Perhaps the most noticeable features on our oceanic road map are the gigantic gyres circulating in each major basin. Prevailing winds, together with Earth’s rotation, whip water around the confines of the North and South Atlantic, the North and South Pacific, and the Indian Oceans. Similar gyres spin in the opposite direction in the far northern reaches of the Atlantic and Pacific, along with a sort of super-gyre completely encircling Antarctica. You can think of the gyres like big urban beltways—commuters zip around them every day, but usually end up back where they started.
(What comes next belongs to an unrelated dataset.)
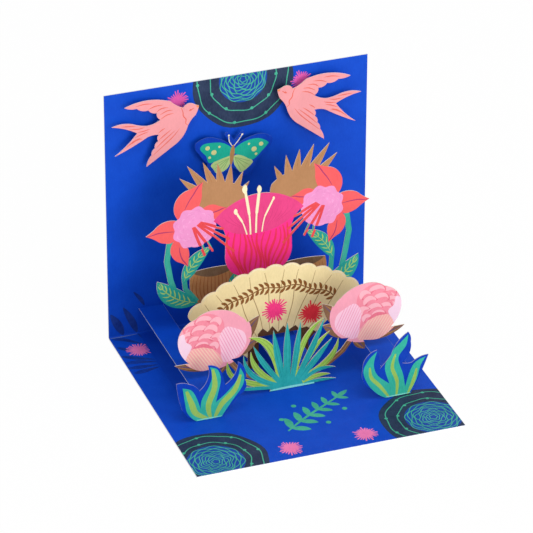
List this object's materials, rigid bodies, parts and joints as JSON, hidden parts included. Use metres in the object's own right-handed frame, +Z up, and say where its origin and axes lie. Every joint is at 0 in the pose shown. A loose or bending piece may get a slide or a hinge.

If we zoom in, we see that the gyres are also full of smaller swirling features called eddies. These eddies stir the ocean. So rather than tracing neat circles, individual water parcels twist around the gyres like a tangled mess of spaghetti, occasionally escaping across the gyre edges.
Some water does flow predictably between the gyres, but it’s a slow process. The gyres are connected by the ocean’s interstate system, often called the “Global Ocean Conveyor Belt.” At a key crossroads in the North Atlantic, warm salty Gulf Stream surface waters move northward, where they cool rapidly in winter, becoming denser. They sink to the depths, propelling deep currents that flow out of the North Atlantic and into other oceans spanning the globe. Warm tropical waters are drawn poleward to complete the loop.
This loop, scientifically, is known as the Atlantic Meridional Overturning Circulation, or AMOC. If it slowed down, there would be repercussions for our climate. Less warm water and heat would be pumped to the North Atlantic region. Less cold water would sink to the deep ocean, bringing with it carbon that might otherwise return to the atmosphere in the form of heat-trapping carbon dioxide.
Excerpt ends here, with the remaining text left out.